“Sakhi sayyian toh khoobh hi kamaat hain.. mehngaayi daayn khaaye jaat hai”, the lyrics to the song of Indian film Peepli Live, released in 2010, may aptly describe what the people of India are facing today. The song is relatable as the May inflation prints have dealt a rude shock, even as the economy still reels under the effects of the severe second wave of Covid-19. At a time when salaries have been slashed and local lockdowns have contributed to unemployment, the record rise in inflation has only added to the worsening pain.
On June 14, the government released the data for wholesale and retail inflation. While the WPI (wholesale) inflation surged to an all-time high level of 12.9%, the CPI (retail) inflation at 6.3% shot up above the RBI’s target band of 2-6%.
What’s of further concern is that the rise in prices is across categories from fuel to food to edible oils or even manufactured products.
“The CPI inflation has hardened to a six month high of 6.3% in May 2021, with an alarming 207 bps jump relative to April 2021, which was twice as high as what we had expected. Food inflation in May 2021 modestly exceeded our expectation on account of eggs, pulses and oils. Notably, the retail food prices of fruit and vegetables rose by 1.8% and 2.6%, respectively, in May 2021, charting a markedly different trend from the MoM declines seen at the wholesale level (-7.2% and -8.3%, respectively),” Aditi Nayar, Chief Economist, ICRA, told Money9.
Policy researcher and economist Karan Bhasin said: “The correct way to look at the WPI (Wholesale Price Index) inflation is that commodity prices had crashed in April 2020 and we all remember the extensive commentary on moderation in oil prices back then. Therefore, it was only natural for the WPI print to come out higher as prices begin to reach to the previous figures. This of course does not imply high inflation, as the underlying items in WPI are simply reverting to their previous highs.”

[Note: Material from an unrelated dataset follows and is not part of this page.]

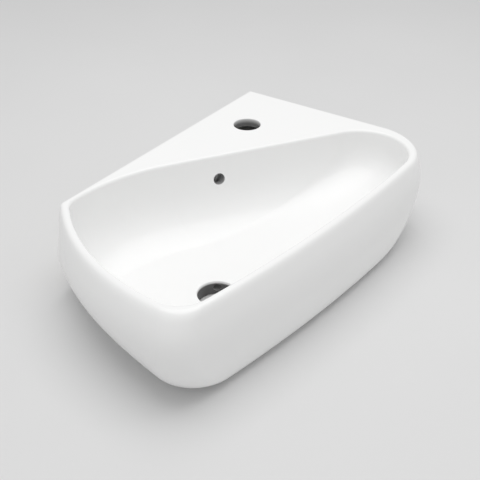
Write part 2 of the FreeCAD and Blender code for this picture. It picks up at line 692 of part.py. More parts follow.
def overflow_edges(shape):
    """Names of the edges where the overflow hole meets the bowl's back wall."""
    x, y = overflow_point("Sizes.bowl_back_reach")
    middle = Vector(worth(x), -worth(y), -worth("Sizes.overflow_depth"))
    radius = worth("Sizes.overflow_diameter / 2")

    def wanted(edge):
        first, last = edge.ParameterRange
        points = [edge.valueAt(first + (last - first) * part / 4) for part in range(5)]
        return all(abs((point - middle).Length - radius) < 0.6 for point in points)

    return edge_names(shape, wanted)


def fillet(body, name, radius, choose):
    """Round the chosen edges of the body's shape so far."""
    doc.recompute()
    base = body.Tip
    names = choose(base.Shape)
    if not names:
        raise ValueError("no edges for " + name)
    feature = body.newObject("PartDesign::Fillet", name)
    feature.Base = (base, names)
    feature.setExpression("Radius", radius)
    return feature


def make_basin():
    body = new_body("basin")
    make_outer_form(body)
    make_hollow(body)
    pipe(body, "AdditivePipe", "duct_rib", "Sizes.duct_diameter / 2 + Sizes.duct_wall")
    make_bowl(body)
    fillet(body, "rim_edge", "Sizes.rim_round", rim_edges)
    pipe(body, "SubtractivePipe", "duct", "Sizes.duct_diameter / 2")
    cut_overflow(body)
    bore_down(body, "waste_hole", "waste", "Sizes.bowl_depth / 2", "Sizes.body_height + Sizes.waste_fall")
    bore_down(body, "tap_hole", "tap", "0 - Sizes.tap_edge_round", "Sizes.deck_thickness + Sizes.tap_edge_round")
    cut_flange_hole(body, "back_wall_hole", "XZ_Plane", "")
    cut_flange_hole(body, "side_wall_hole", "YZ_Plane", "0 - ")
    fillet(body, "waste_edge", "Sizes.waste_edge_round",
           lambda shape: ring_edges(shape, "waste", worth("Sizes.bowl_depth"), worth("Sizes.bowl_depth") + 8))
    fillet(body, "tap_edge", "Sizes.tap_edge_round", lambda shape: ring_edges(shape, "tap", -0.1, 0.1))
    fillet(body, "overflow_edge", "Sizes.overflow_edge_round", overflow_edges)
    doc.recompute()
    return body


# ---------------------------------------------------------------- wall fixings

class Fixing:
    """One hanger bolt with its sleeve, washer, nut and wall plug, square to one wall.

    Distances along it are measured from the wall's surface into the room.
    """

    def __init__(self, wall, role, side):
        self.wall = wall
        self.role = role
        self.across = side + "Sizes.fixing_reach"

    def body(self, label):
        return new_body(self.wall + "_" + label)

    def add(self, body, kind, name, start, **sizes):
        return primitive(body, kind, name, self.role, self.across, "0 - Sizes.fixing_depth", start, **sizes)

    def hanger_bolt(self):
        body = self.body("hanger_bolt")
        self.add(body, "AdditiveCylinder", "machine_end", "0", Radius="Sizes.bolt_diameter / 2",
                 Height="Sizes.bolt_stand_out")
        self.add(body, "AdditiveCylinder", "wood_end", "Sizes.bolt_point_length - Sizes.bolt_embedment",
                 Radius="Sizes.bolt_root_diameter / 2", Height="Sizes.bolt_embedment - Sizes.bolt_point_length")
        self.add(body, "AdditiveCone", "point", "0 - Sizes.bolt_embedment",
                 Radius1="Sizes.bolt_point_diameter / 2", Radius2="Sizes.bolt_root_diameter / 2",
                 Height="Sizes.bolt_point_length")
        return body

    def sleeve(self):
        body = self.body("sleeve")
        self.add(body, "AdditiveCylinder", "tube", "0", Radius="Sizes.sleeve_diameter / 2",
                 Height="Sizes.flange_thickness + Sizes.sleeve_collar")
        self.add(body, "AdditiveCylinder", "collar", "Sizes.flange_thickness",
                 Radius="Sizes.sleeve_collar_diameter / 2", Height="Sizes.sleeve_collar")
        self.bore(body, "0 - 1", "Sizes.flange_thickness + Sizes.sleeve_collar + 2")
        return body

    def bore(self, body, start, length):
        return self.add(body, "SubtractiveCylinder", "bore", start,
                        Radius="Sizes.bolt_diameter / 2 + Sizes.fit_clearance", Height=length)

    def washer(self):
        body = self.body("washer")
        start = "Sizes.flange_thickness + Sizes.sleeve_collar"
        self.add(body, "AdditiveCylinder", "disc", start, Radius="Sizes.washer_diameter / 2",
                 Height="Sizes.washer_thickness")
        self.bore(body, start + " - 1", "Sizes.washer_thickness + 2")
        return body

    def nut(self):
        body = self.body("nut")
        start = "Sizes.flange_thickness + Sizes.sleeve_collar + Sizes.washer_thickness"
        block = self.add(body, "AdditivePrism", "hexagon", start,
                         Circumradius="Sizes.nut_width / sqrt(3)", Height="Sizes.nut_thickness")
        block.Polygon = 6
        self.bore(body, start + " - 1", "Sizes.nut_thickness + 2")
        return body

    def plug(self):
        body = self.body("plug")
        self.add(body, "AdditiveCylinder", "plug", "0 - Sizes.plug_length", Radius="Sizes.plug_diameter / 2",
                 Height="Sizes.plug_length")
        self.add(body, "SubtractiveCylinder", "bore", "0 - Sizes.bolt_embedment - 2",
                 Radius="Sizes.bolt_root_diameter / 2 + Sizes.fit_clearance", Height="Sizes.bolt_embedment + 3")
        slot = self.add(body, "SubtractiveBox", "slot", "0 - Sizes.plug_length - 1",
                        Length="Sizes.plug_slot", Width="Sizes.plug_diameter + 2",
                        Height="Sizes.plug_length - Sizes.plug_slot_start + 1")
        place(slot, self.across + " - Sizes.plug_slot / 2", "0 - Sizes.fixing_depth - Sizes.plug_diameter / 2 - 1",
              "0 - Sizes.plug_length - 1")
        return body

    def make(self):
        return [self.hanger_bolt(), self.sleeve(), self.washer(), self.nut(), self.plug()]


pieces = [make_basin()]
pieces += Fixing("back_wall", "XZ_Plane", "").make()
pieces += Fixing("side_wall", "YZ_Plane", "0 - ").make()
doc.recompute()

# ---------------------------------------------------------------- checks and files

for item in doc.Objects:
    if "Invalid" in item.State or "Error" in item.State:
        raise RuntimeError("%s did not build: %s" % (item.Name, item.State))

os.makedirs("parts", exist_ok=True)
for piece in pieces:
    if piece.Shape.isNull() or not piece.Shape.isValid() or len(piece.Shape.Solids) != 1:
        raise RuntimeError("%s is not one sound solid" % piece.Label)
    piece.Shape.exportStep("parts/%s.step" % piece.Label)
    box = piece.Shape.optimalBoundingBox()
    print(piece.Label, [round(value, 2) for value in (box.XMin, box.XMax, box.YMin, box.YMax, box.ZMin, box.ZMax)],
          round(piece.Shape.Volume / 1000, 2), "cm3")
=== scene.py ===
import json
import math

import bmesh
import bpy
from mathutils import Matrix, Vector


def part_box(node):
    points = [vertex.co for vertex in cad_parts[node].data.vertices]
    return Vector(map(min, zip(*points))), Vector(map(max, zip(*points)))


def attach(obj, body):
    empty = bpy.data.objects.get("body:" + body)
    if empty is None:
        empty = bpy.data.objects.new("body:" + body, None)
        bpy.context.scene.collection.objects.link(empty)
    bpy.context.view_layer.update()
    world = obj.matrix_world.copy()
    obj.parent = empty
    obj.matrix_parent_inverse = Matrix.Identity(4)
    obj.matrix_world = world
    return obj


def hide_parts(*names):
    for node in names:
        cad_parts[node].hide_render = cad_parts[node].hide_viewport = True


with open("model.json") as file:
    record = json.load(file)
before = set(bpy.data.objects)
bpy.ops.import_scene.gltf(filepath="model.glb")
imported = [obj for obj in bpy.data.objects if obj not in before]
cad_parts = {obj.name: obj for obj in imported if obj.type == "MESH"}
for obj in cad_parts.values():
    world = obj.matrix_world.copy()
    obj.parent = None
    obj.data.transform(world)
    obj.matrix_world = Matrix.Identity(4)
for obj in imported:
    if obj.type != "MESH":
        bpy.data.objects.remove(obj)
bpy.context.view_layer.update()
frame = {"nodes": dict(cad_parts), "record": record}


# ------------------------------------------------------------------ basin
# One fired piece of vitreous china, slip-cast in a plaster mould and sprayed with a white glaze.
# The wall faces and the foot are wiped bare before firing, so that it does not stick in the kiln.
# It hangs on two bolts, one in each wall.

MM = 0.001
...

WPI inflation has been on a continuous uptick from December 2020. The pace of inflation has risen for the fifth month in a row.
Experts point at supply constraints and rising energy prices as the key reasons.
“The 1.6% month-on-month uptick in the CPI in May 2021, which saw widening state level restrictions, is nearly as high as the 1.9% hardening seen in April 2020 during the nationwide lockdown, testing the assumption that supply disruptions have been limited in the second wave”, said Nayar.
Senior journalist Vivian Fernandes in his column for Money9 had raised concerns on how cooking oil is burning a hole in the pocket of the common man.
“The rise in cooking oil prices has jolted the government. The retail prices of all the oils have nearly or more than doubled from the rates prevailing 10 years ago…India depends on imports for two-thirds of its requirement. Domestic prices reflect world prices, which have risen sharply. There are supply chain issues as well. Prices have also been boosted by the easy money policies of central banks across the world. The liquidity has gone into stocks and commodities,” he wrote.
“It is hard to imagine a scenario whereby there is sustained inflationary impulses in the economy while it has witnessed nominal wage cuts and some level of permanent loss of inflation. In all likelihood, inflationary impulses would moderate in about two months”, said Bhasin.
“The phased unlocking of the states may temper the CPI inflation to around 6.0% in the current month. We have raised our forecast for the FY2022 average CPI inflation to at least 5.4%. However, we believe the MPC will demonstrate a high tolerance even if the average CPI inflation ranges between 5.5-6.0% in FY2022, given the uncertainties regarding the growth outlook. Therefore, we continue to expect a status quo on the repo rate and a continuation of the accommodative stance through 2021,” added Nayar.